Repeat the whole of the data, keeping every detail the same.

>> Start

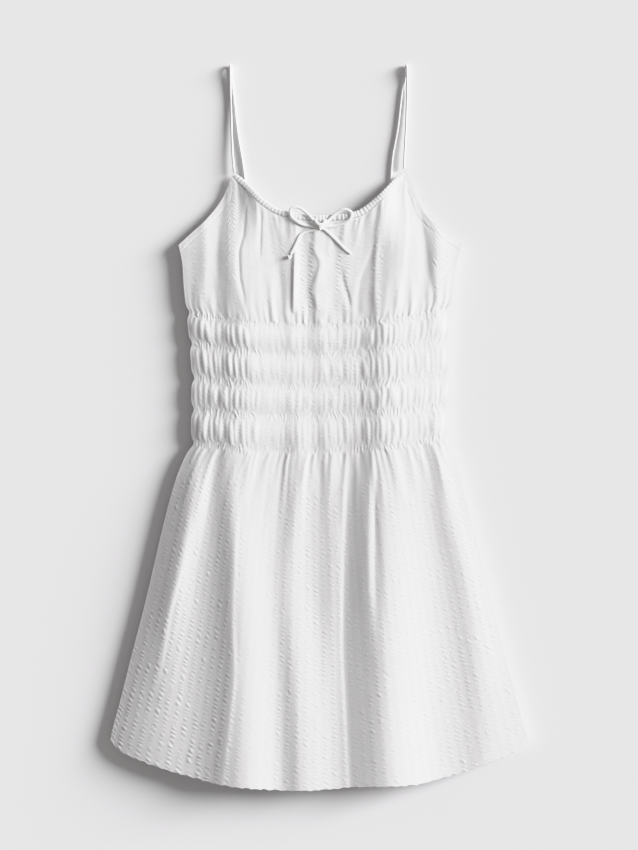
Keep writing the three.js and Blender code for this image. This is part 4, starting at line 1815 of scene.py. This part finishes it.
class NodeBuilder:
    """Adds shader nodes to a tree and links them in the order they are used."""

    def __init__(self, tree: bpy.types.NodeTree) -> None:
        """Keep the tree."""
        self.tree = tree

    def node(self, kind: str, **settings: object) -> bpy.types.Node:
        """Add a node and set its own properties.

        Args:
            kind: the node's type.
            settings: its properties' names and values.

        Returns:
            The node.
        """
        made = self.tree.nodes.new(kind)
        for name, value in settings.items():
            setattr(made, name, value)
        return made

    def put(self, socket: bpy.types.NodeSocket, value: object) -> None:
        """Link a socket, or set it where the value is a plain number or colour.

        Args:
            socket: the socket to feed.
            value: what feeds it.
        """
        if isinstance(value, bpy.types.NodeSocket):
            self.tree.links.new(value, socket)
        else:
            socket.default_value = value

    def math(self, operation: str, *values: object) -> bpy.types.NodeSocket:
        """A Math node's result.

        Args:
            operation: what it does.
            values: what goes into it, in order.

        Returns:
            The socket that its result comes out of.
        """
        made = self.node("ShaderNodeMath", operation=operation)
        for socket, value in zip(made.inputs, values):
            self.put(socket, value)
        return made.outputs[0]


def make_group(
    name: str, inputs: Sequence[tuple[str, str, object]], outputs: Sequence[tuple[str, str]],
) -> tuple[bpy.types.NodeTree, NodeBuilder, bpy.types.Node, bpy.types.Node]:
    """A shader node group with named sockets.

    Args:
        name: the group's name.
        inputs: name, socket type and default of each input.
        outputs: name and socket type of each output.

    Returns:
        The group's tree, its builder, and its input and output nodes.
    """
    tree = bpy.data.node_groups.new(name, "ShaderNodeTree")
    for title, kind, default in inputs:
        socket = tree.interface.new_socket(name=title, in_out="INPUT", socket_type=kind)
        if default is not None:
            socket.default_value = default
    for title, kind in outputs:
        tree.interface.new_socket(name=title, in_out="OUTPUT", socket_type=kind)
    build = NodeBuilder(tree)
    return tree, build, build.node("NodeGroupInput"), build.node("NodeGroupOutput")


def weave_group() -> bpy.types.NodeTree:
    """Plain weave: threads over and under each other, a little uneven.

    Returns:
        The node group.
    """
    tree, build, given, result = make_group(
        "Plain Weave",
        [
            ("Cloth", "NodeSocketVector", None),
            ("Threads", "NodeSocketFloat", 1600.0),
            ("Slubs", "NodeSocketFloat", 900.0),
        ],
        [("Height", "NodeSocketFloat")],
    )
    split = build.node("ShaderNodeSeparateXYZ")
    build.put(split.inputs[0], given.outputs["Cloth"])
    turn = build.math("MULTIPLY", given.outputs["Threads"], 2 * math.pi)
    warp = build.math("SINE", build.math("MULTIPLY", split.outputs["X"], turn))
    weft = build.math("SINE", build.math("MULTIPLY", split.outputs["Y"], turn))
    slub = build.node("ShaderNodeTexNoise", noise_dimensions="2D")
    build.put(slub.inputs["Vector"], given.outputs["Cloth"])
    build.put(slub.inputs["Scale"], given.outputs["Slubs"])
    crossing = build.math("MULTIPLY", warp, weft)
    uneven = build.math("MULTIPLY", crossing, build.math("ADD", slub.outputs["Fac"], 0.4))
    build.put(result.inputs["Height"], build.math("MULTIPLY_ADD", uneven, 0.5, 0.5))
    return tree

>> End

Reply to the task:
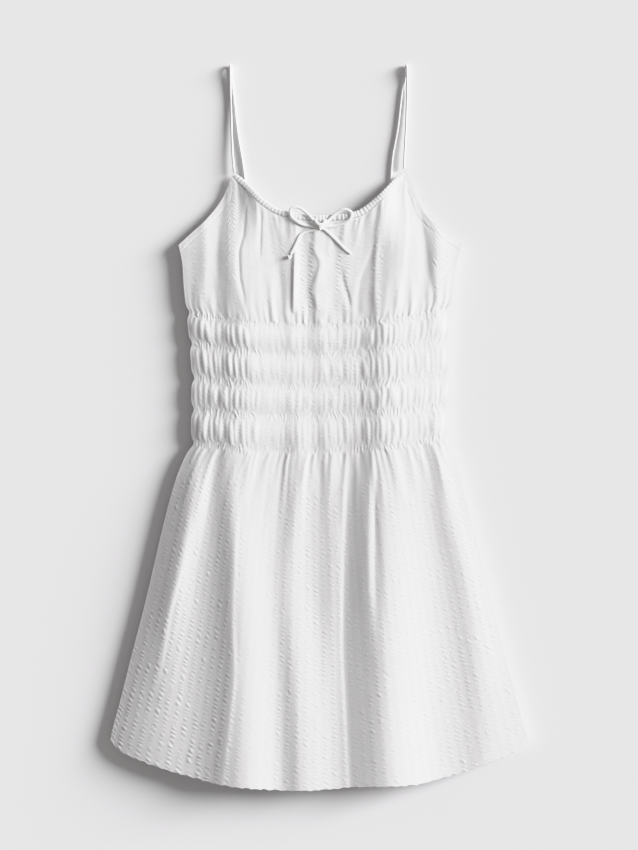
Keep writing the three.js and Blender code for this image. This is part 4, starting at line 1815 of scene.py. This part finishes it.
class NodeBuilder:
    """Adds shader nodes to a tree and links them in the order they are used."""

    def __init__(self, tree: bpy.types.NodeTree) -> None:
        """Keep the tree."""
        self.tree = tree

    def node(self, kind: str, **settings: object) -> bpy.types.Node:
        """Add a node and set its own properties.

        Args:
            kind: the node's type.
            settings: its properties' names and values.

        Returns:
            The node.
        """
        made = self.tree.nodes.new(kind)
        for name, value in settings.items():
            setattr(made, name, value)
        return made

    def put(self, socket: bpy.types.NodeSocket, value: object) -> None:
        """Link a socket, or set it where the value is a plain number or colour.

        Args:
            socket: the socket to feed.
            value: what feeds it.
        """
        if isinstance(value, bpy.types.NodeSocket):
            self.tree.links.new(value, socket)
        else:
            socket.default_value = value

    def math(self, operation: str, *values: object) -> bpy.types.NodeSocket:
        """A Math node's result.

        Args:
            operation: what it does.
            values: what goes into it, in order.

        Returns:
            The socket that its result comes out of.
        """
        made = self.node("ShaderNodeMath", operation=operation)
        for socket, value in zip(made.inputs, values):
            self.put(socket, value)
        return made.outputs[0]


def make_group(
    name: str, inputs: Sequence[tuple[str, str, object]], outputs: Sequence[tuple[str, str]],
) -> tuple[bpy.types.NodeTree, NodeBuilder, bpy.types.Node, bpy.types.Node]:
    """A shader node group with named sockets.

    Args:
        name: the group's name.
        inputs: name, socket type and default of each input.
        outputs: name and socket type of each output.

    Returns:
        The group's tree, its builder, and its input and output nodes.
    """
    tree = bpy.data.node_groups.new(name, "ShaderNodeTree")
    for title, kind, default in inputs:
        socket = tree.interface.new_socket(name=title, in_out="INPUT", socket_type=kind)
        if default is not None:
            socket.default_value = default
    for title, kind in outputs:
        tree.interface.new_socket(name=title, in_out="OUTPUT", socket_type=kind)
    build = NodeBuilder(tree)
    return tree, build, build.node("NodeGroupInput"), build.node("NodeGroupOutput")


def weave_group() -> bpy.types.NodeTree:
    """Plain weave: threads over and under each other, a little uneven.

    Returns:
        The node group.
    """
    tree, build, given, result = make_group(
        "Plain Weave",
        [
            ("Cloth", "NodeSocketVector", None),
            ("Threads", "NodeSocketFloat", 1600.0),
            ("Slubs", "NodeSocketFloat", 900.0),
        ],
        [("Height", "NodeSocketFloat")],
    )
    split = build.node("ShaderNodeSeparateXYZ")
    build.put(split.inputs[0], given.outputs["Cloth"])
    turn = build.math("MULTIPLY", given.outputs["Threads"], 2 * math.pi)
    warp = build.math("SINE", build.math("MULTIPLY", split.outputs["X"], turn))
    weft = build.math("SINE", build.math("MULTIPLY", split.outputs["Y"], turn))
    slub = build.node("ShaderNodeTexNoise", noise_dimensions="2D")
    build.put(slub.inputs["Vector"], given.outputs["Cloth"])
    build.put(slub.inputs["Scale"], given.outputs["Slubs"])
    crossing = build.math("MULTIPLY", warp, weft)
    uneven = build.math("MULTIPLY", crossing, build.math("ADD", slub.outputs["Fac"], 0.4))
    build.put(result.inputs["Height"], build.math("MULTIPLY_ADD", uneven, 0.5, 0.5))
    return tree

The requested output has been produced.